▶ _Exercise description_
Every line of the material is to be repeated exactly as it stands.

Records with modeling code:
** Start **

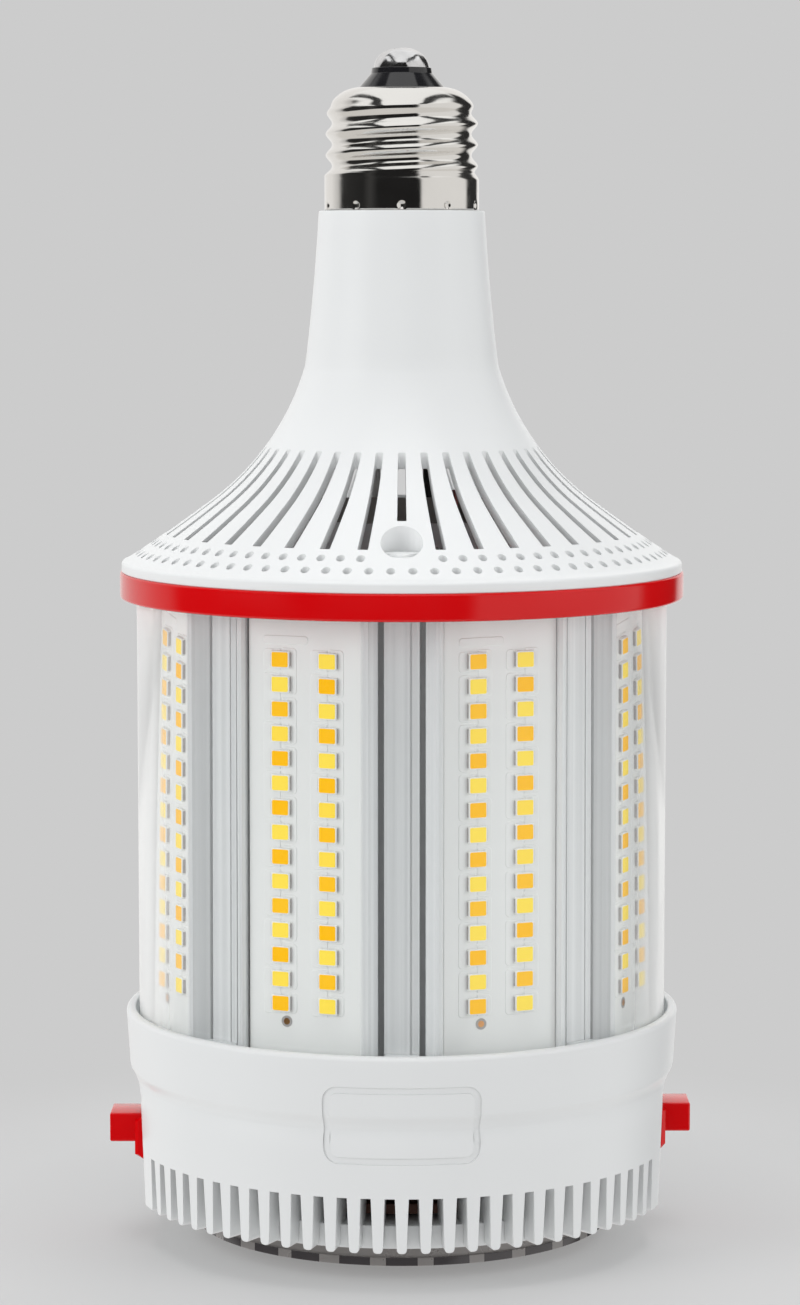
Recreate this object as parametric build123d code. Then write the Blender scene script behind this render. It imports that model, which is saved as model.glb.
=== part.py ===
from build123d import *
from math import cos, degrees, radians, sin, sqrt
import os

# Screw-cap LED lamp in the size of a discharge bulb, in millimetres.
# Z runs from the rim of the end lens, at 0, up to the cap's centre contact, and the front is at -Y.

# General fits
joint_gap = 0.1
slide_gap = 0.3
cut_margin = 1.0

# End lens and base ring
lens_rim_r = 28.0
lens_rim_height = 3.6
lens_rim_width = 1.6
lens_r = 36.3
lens_height = 7.0
lens_wall = 1.6
lens_lip = 0.9
lens_lip_inset = 1.0
lens_lip_width = 2.7
lens_recess = 0.8
lens_tooth_count = 24
lens_tooth_width = 2.0
lens_tooth_depth = 0.35
lens_tooth_sink = 0.5
base_ring_height = 3.9
base_ring_inner_r = 31.0
end_board_r = 33.4
end_board_thickness = 1.5
end_led_circles = ((22.0, 12), (11.0, 6))

# Lower housing
vent_count_per_side = 14
vent_pitch = 4.9
vent_top_width = 1.65
vent_foot_width = 2.3
vent_height = 9.3
rib_depth = 6.0
housing_wall = 2.2
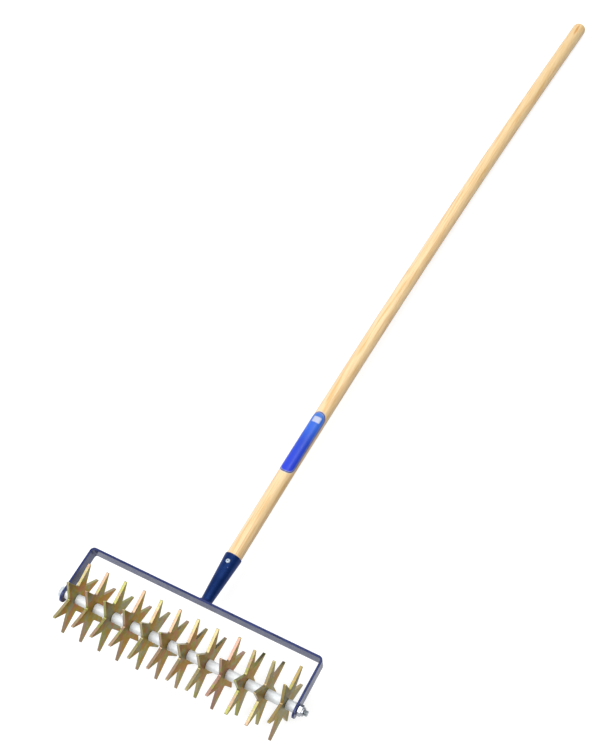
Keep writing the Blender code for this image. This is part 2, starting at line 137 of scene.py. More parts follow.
# How finely the pieces are divided, and the steepest normal on the butt, in radians
ROUND_SEGMENTS = 64
SOCKET_SEGMENTS = 96
RIVET_SEGMENTS = 48
RIVET_CROWN_STEPS = 12
EDGE_STEPS = 3
ARC_STEP_DEG = 25
HEX_SIDE_STEPS = 7
THREAD_STEPS = 16
BEND_STEPS = 14
BAR_END_STEPS = 40
WELD_SEGMENTS = 176
WELD_FACE_STEPS = 8
HANDLE_STEPS = 64
BUTT_STEPS = 12
BUTT_STEEPEST = 1.55
LABEL_TURN_STEP_DEG = 6
LABEL_SIDE_STEPS = 6
LABEL_FIELD_COLUMNS = 6
LABEL_PANEL_COLUMNS = 8

# Where the tool lies
TOOL_TILT_DEG = -2.7364805

# Camera in the tool's frame, fitted to the photograph's outline
CAMERA_PLACE = (0.63191, -0.50109, 1.85324)
CAMERA_AIM = (-0.06373, 0.53909, 0.02419)
CAMERA_UP = (-0.354731, 0.748341, 0.560492)
CAMERA_LENS_MM = 58.741
SENSOR_MM = 36.0

# Light: soft boxes, by place, size and watts, in a white studio whose right side is dim
SOFT_BOXES = {
    "head_box": ((-0.6, -1.62, 2.0), (1.2, 2.35), 31.0),
    "handle_box": ((0.45, 0.75, 2.0), (1.1, 1.5), 21.0),
    "back_box": ((-0.95, 1.45, 2.0), (0.9, 1.2), 8.0),
}
SKY_LEVELS = (0.6, 0.8)
DIM_SIDE_RANGE = (0.05, 0.9)
DIM_SIDE_DEPTH = (0.9, 0.75)
FLOOR_SIZE = 14.0
FLOOR_DROP = 0.0005
FLOOR_WHITE = 0.45
FLOOR_GLOW = 0.72
FLOOR_ROUGHNESS = 0.9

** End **

▶ _Complete response_
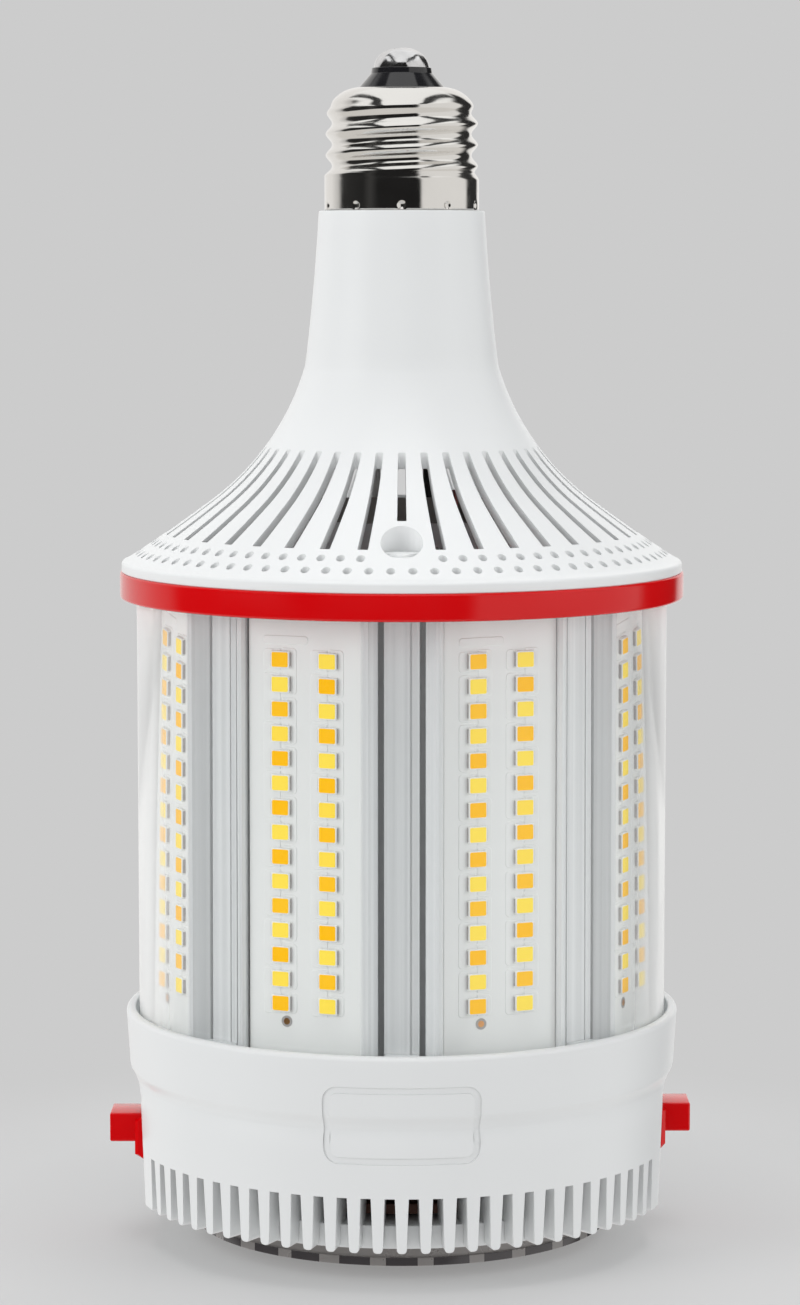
Recreate this object as parametric build123d code. Then write the Blender scene script behind this render. It imports that model, which is saved as model.glb.
=== part.py ===
from build123d import *
from math import cos, degrees, radians, sin, sqrt
import os

# Screw-cap LED lamp in the size of a discharge bulb, in millimetres.
# Z runs from the rim of the end lens, at 0, up to the cap's centre contact, and the front is at -Y.

# General fits
joint_gap = 0.1
slide_gap = 0.3
cut_margin = 1.0

# End lens and base ring
lens_rim_r = 28.0
lens_rim_height = 3.6
lens_rim_width = 1.6
lens_r = 36.3
lens_height = 7.0
lens_wall = 1.6
lens_lip = 0.9
lens_lip_inset = 1.0
lens_lip_width = 2.7
lens_recess = 0.8
lens_tooth_count = 24
lens_tooth_width = 2.0
lens_tooth_depth = 0.35
lens_tooth_sink = 0.5
base_ring_height = 3.9
base_ring_inner_r = 31.0
end_board_r = 33.4
end_board_thickness = 1.5
end_led_circles = ((22.0, 12), (11.0, 6))

# Lower housing
vent_count_per_side = 14
vent_pitch = 4.9
vent_top_width = 1.65
vent_foot_width = 2.3
vent_height = 9.3
rib_depth = 6.0
housing_wall = 2.2
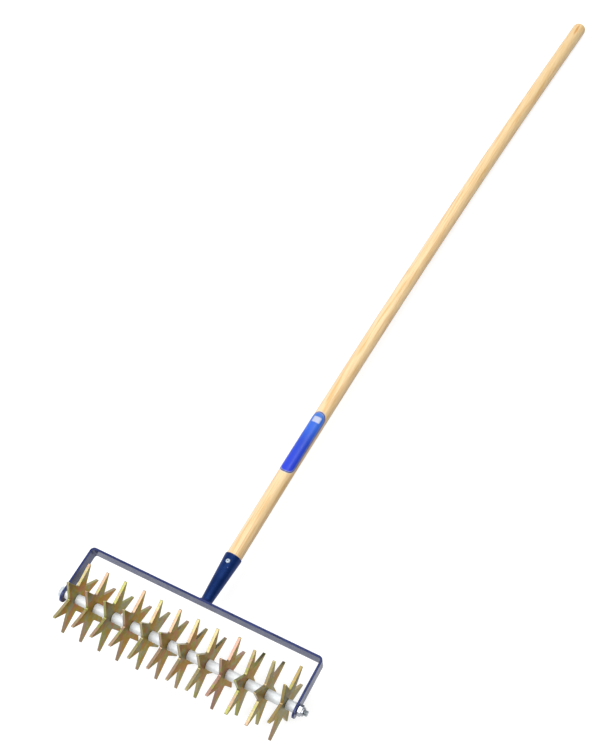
Keep writing the Blender code for this image. This is part 2, starting at line 137 of scene.py. More parts follow.
# How finely the pieces are divided, and the steepest normal on the butt, in radians
ROUND_SEGMENTS = 64
SOCKET_SEGMENTS = 96
RIVET_SEGMENTS = 48
RIVET_CROWN_STEPS = 12
EDGE_STEPS = 3
ARC_STEP_DEG = 25
HEX_SIDE_STEPS = 7
THREAD_STEPS = 16
BEND_STEPS = 14
BAR_END_STEPS = 40
WELD_SEGMENTS = 176
WELD_FACE_STEPS = 8
HANDLE_STEPS = 64
BUTT_STEPS = 12
BUTT_STEEPEST = 1.55
LABEL_TURN_STEP_DEG = 6
LABEL_SIDE_STEPS = 6
LABEL_FIELD_COLUMNS = 6
LABEL_PANEL_COLUMNS = 8

# Where the tool lies
TOOL_TILT_DEG = -2.7364805

# Camera in the tool's frame, fitted to the photograph's outline
CAMERA_PLACE = (0.63191, -0.50109, 1.85324)
CAMERA_AIM = (-0.06373, 0.53909, 0.02419)
CAMERA_UP = (-0.354731, 0.748341, 0.560492)
CAMERA_LENS_MM = 58.741
SENSOR_MM = 36.0

# Light: soft boxes, by place, size and watts, in a white studio whose right side is dim
SOFT_BOXES = {
    "head_box": ((-0.6, -1.62, 2.0), (1.2, 2.35), 31.0),
    "handle_box": ((0.45, 0.75, 2.0), (1.1, 1.5), 21.0),
    "back_box": ((-0.95, 1.45, 2.0), (0.9, 1.2), 8.0),
}
SKY_LEVELS = (0.6, 0.8)
DIM_SIDE_RANGE = (0.05, 0.9)
DIM_SIDE_DEPTH = (0.9, 0.75)
FLOOR_SIZE = 14.0
FLOOR_DROP = 0.0005
FLOOR_WHITE = 0.45
FLOOR_GLOW = 0.72
FLOOR_ROUGHNESS = 0.9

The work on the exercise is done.